As a sport, falconry is an exercise in self-restraint and dedication and patience. It demands a lot of you personally. It’s a daily thing and everything else revolves around making the time. For me, falconry is something to live for … A lot of people don’t have that.
Jeff King, DMV
Falconer since 1975 (51 years)
I always say that “I didn’t choose falconry, it chose me.” … When I was 16 years old, I was living in California and rode to the coast with a friend of mine who was delivering a Bentley he had done some restoration work on. I didn’t have a driver’s license at the time, and, as we were walking in to deliver the keys, I saw a falcon on a block perch in front of a condo. I was immediately attracted to it, to the point that when my friend said, “It’s time to go,” I said, “No, I just talked to the cleaning lady, and I’m waiting for the owner to come home to find out what this is all about.” So, I sat down cross-legged on the grass for a couple hours before the owner came back and explained that he was a falconer. He was a corporate pilot and had acquired the bird from the Middle East. That was the beginning of my fascination with raptors, which grew over the years by combing the local libraries to read anything about falconry.
While I was at UC Davis getting my degrees in wildlife and avian sciences, I was working at the Raptor Center and realized that all the techniques we were using for rehabbing birds were adapted from the art and sport of falconry … So, for me, my entry into the sport really all started from conservation. After becoming licensed and practicing as a falconer in California, I moved to Southern Idaho so I could specialize in gyrfalcons because it offered some of best habitat and quarry—the sage grouse—for my birds, the largest and most powerful falcon species on Earth.
Falconry keeps me centered. I like to tell people that falconry is a very specialized form of bird watching. It’s a way of life. You need to have the passion for i, because you have to be willing to give up other things in order to care properly for the birds. And you also must have the ability to think outside of yourself to facilitate a great working relationship. My mantra, which I didn’t originate, a very good falconer friend of my coined the phrase: When you’re interacting with other sentient beings, it doesn’t really matter what I think, what really matters is what they think. In other words, you’ve got to know their needs and motivation so you can determine what endears them to you; or at least, create some level of fidelity so that they want to cooperatively hunt with you and your pointing dog.
Darryl Barnes, MS, PA-C
President, Idaho Falconers Association | Falconer since 1982 (44 years)
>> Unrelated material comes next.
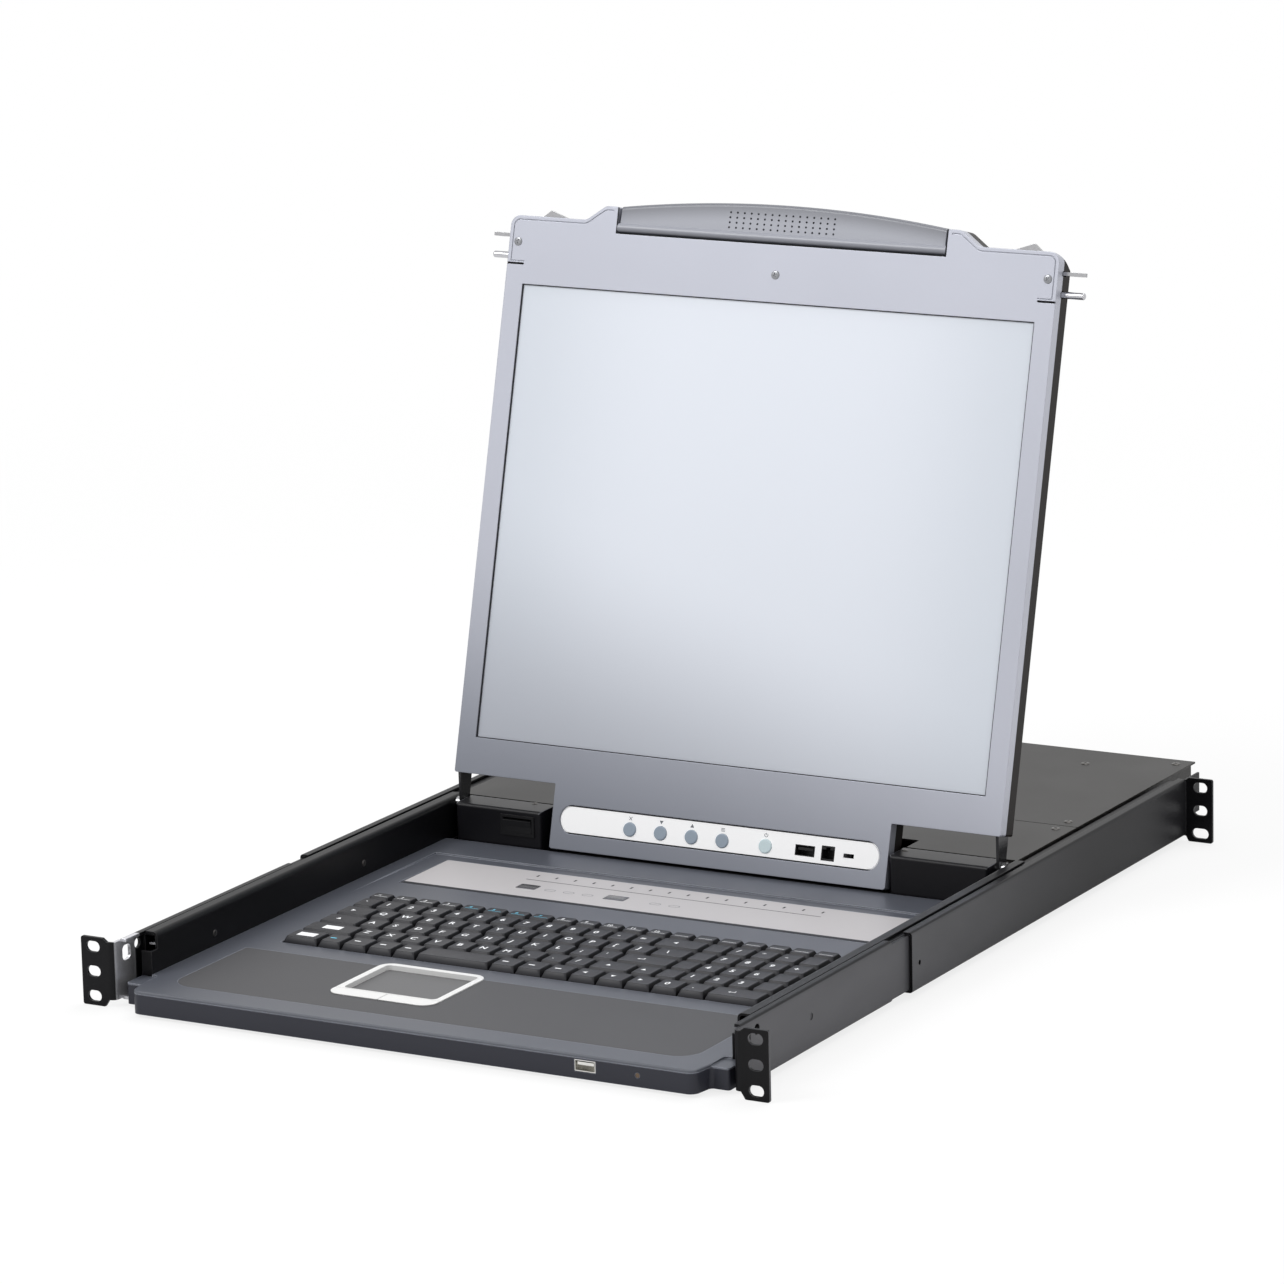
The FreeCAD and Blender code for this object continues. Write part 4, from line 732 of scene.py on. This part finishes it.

The first time I saw a falcon was when I was 7 years old and saw someone with a kestrel on the glove at the New England states annual fair. There weren’t any falconers where I lived in Connecticut, so I just read everything I could … at the school library, the city library, the Natural History Museum. Then I saw an article in an outdoor hunting magazine with an interview about Heinz Meng, a pretty well-known falconer in New York (also one of America’s leading ornithologists). I was probably only 10 years old at the time, but I wrote him a letter asking about falconry, and he actually wrote me back. That was it for me. I was living in Massachusetts.
Technically speaking, if you are not using a raptor to hunt and chase quarry, then it is not truly falconry. You don’t train a bird to do that, evolution has done it. Essentially, we provide the opportunity and then try to get out of the way. What we’re really trying to do is allow the birds to behave as they would in the wild. It’s best for both the raptor and the falconer for the bird to be as close as possible, mentally and physically, to a wild raptor.
I’m thinking of a particular flight on a large triangular pond this season with “Rojo,” a tiercel [male] peregrine falcon I bred here at home. With GPS telemetry technology, we are able to record flights in real time. This particular flight was 31 minutes long. He had two stoops in excess of 120 miles an hour, both over 2,500 feet. That’s a half a mile up … and at about 1,200 feet, even if you’re staring at them, they just vaporize. His max altitude for that flight was 2,785 feet, well out of sight to the naked eye.
For me, the realization is that when practicing falconry, I am not an observer, I am part of the experience; not an observer of nature, but a part of nature. The reality is we already are, everybody is, but we don’t really think of it in those terms every day. But when you go out and you fly birds, it reminds you. It puts you in that moment.